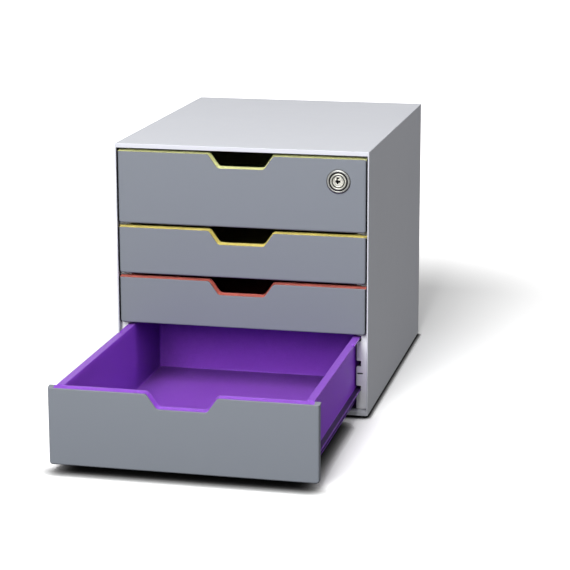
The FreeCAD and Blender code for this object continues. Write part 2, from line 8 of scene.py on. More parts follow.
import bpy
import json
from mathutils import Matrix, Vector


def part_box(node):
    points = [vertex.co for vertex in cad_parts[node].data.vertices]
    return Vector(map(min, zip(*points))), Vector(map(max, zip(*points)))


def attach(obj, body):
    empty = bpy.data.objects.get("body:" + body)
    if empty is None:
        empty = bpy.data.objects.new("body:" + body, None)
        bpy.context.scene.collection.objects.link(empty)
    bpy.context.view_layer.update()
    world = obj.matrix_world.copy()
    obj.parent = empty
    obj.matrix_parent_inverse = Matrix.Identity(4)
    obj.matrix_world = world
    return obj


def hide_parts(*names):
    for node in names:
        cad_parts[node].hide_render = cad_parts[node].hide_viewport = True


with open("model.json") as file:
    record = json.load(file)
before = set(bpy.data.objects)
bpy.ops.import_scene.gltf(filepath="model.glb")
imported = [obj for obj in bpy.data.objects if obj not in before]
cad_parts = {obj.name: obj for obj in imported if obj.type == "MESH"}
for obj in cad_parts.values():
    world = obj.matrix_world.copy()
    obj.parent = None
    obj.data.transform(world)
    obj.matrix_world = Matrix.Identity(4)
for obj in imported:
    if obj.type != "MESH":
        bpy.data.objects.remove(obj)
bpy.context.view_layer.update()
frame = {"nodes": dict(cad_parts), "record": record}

# %% Libraries and the unit of length
import json
import math

import bpy
from mathutils import Vector

MM = 0.001


def corners_mm(node):
    """Lowest and highest corner of an engineering node, in millimetres."""
    low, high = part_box(node)
    return Vector(low) / MM, Vector(high) / MM


print("housing, mm:", [round(value) for value in corners_mm("housing_hood")[1]])

# %% [markdown]
# ## How a piece is made
# Every piece starts as a block of the right size, as a model maker starts from stock. Flat cuts score
# it, some of its faces or edges are picked out by where they lie, and then they are moved, extruded or
# bevelled. Picking by place keeps the script readable and does not depend on face numbers.

# %% A block at its size and place
def select_only(*pieces):
    """Select these pieces and make the first one active."""
    bpy.ops.object.select_all(action="DESELECT")
    for piece in pieces:
        piece.select_set(True)
    bpy.context.view_layer.objects.active = pieces[0]


def name_and_settle_origin(name):
    """Name the new piece and put its origin at the frame's, with its place in its mesh."""
    piece = bpy.context.object
    piece.name = name
    piece.data.name = name
    bpy.ops.object.transform_apply(location=True, rotation=True, scale=True)
    return piece


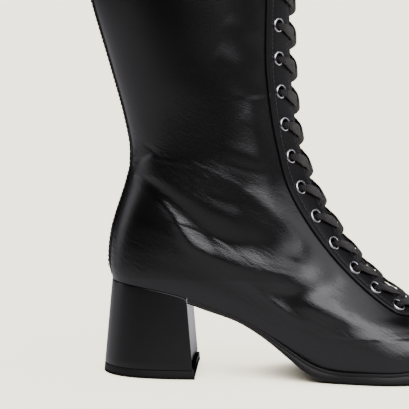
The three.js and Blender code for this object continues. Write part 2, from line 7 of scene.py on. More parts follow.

WHAT TO WORK ON: Give an exact repetition of all the material.

REPLY TO THE TASK:
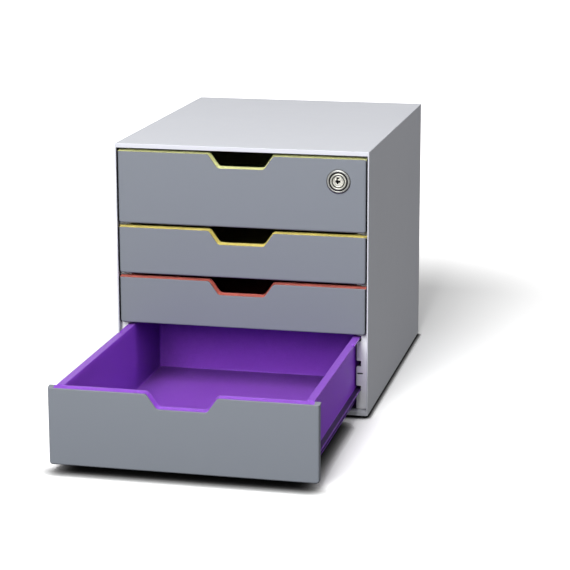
The FreeCAD and Blender code for this object continues. Write part 2, from line 8 of scene.py on. More parts follow.
import bpy
import json
from mathutils import Matrix, Vector


def part_box(node):
    points = [vertex.co for vertex in cad_parts[node].data.vertices]
    return Vector(map(min, zip(*points))), Vector(map(max, zip(*points)))


def attach(obj, body):
    empty = bpy.data.objects.get("body:" + body)
    if empty is None:
        empty = bpy.data.objects.new("body:" + body, None)
        bpy.context.scene.collection.objects.link(empty)
    bpy.context.view_layer.update()
    world = obj.matrix_world.copy()
    obj.parent = empty
    obj.matrix_parent_inverse = Matrix.Identity(4)
    obj.matrix_world = world
    return obj


def hide_parts(*names):
    for node in names:
        cad_parts[node].hide_render = cad_parts[node].hide_viewport = True


with open("model.json") as file:
    record = json.load(file)
before = set(bpy.data.objects)
bpy.ops.import_scene.gltf(filepath="model.glb")
imported = [obj for obj in bpy.data.objects if obj not in before]
cad_parts = {obj.name: obj for obj in imported if obj.type == "MESH"}
for obj in cad_parts.values():
    world = obj.matrix_world.copy()
    obj.parent = None
    obj.data.transform(world)
    obj.matrix_world = Matrix.Identity(4)
for obj in imported:
    if obj.type != "MESH":
        bpy.data.objects.remove(obj)
bpy.context.view_layer.update()
frame = {"nodes": dict(cad_parts), "record": record}

# %% Libraries and the unit of length
import json
import math

import bpy
from mathutils import Vector

MM = 0.001


def corners_mm(node):
    """Lowest and highest corner of an engineering node, in millimetres."""
    low, high = part_box(node)
    return Vector(low) / MM, Vector(high) / MM


print("housing, mm:", [round(value) for value in corners_mm("housing_hood")[1]])

# %% [markdown]
# ## How a piece is made
# Every piece starts as a block of the right size, as a model maker starts from stock. Flat cuts score
# it, some of its faces or edges are picked out by where they lie, and then they are moved, extruded or
# bevelled. Picking by place keeps the script readable and does not depend on face numbers.

# %% A block at its size and place
def select_only(*pieces):
    """Select these pieces and make the first one active."""
    bpy.ops.object.select_all(action="DESELECT")
    for piece in pieces:
        piece.select_set(True)
    bpy.context.view_layer.objects.active = pieces[0]


def name_and_settle_origin(name):
    """Name the new piece and put its origin at the frame's, with its place in its mesh."""
    piece = bpy.context.object
    piece.name = name
    piece.data.name = name
    bpy.ops.object.transform_apply(location=True, rotation=True, scale=True)
    return piece


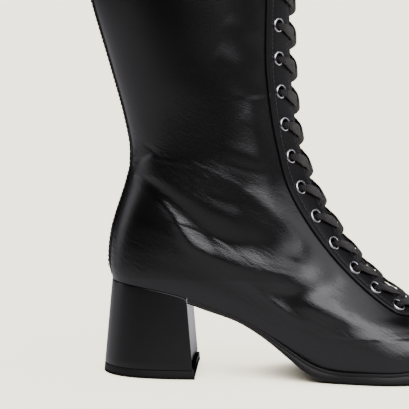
The three.js and Blender code for this object continues. Write part 2, from line 7 of scene.py on. More parts follow.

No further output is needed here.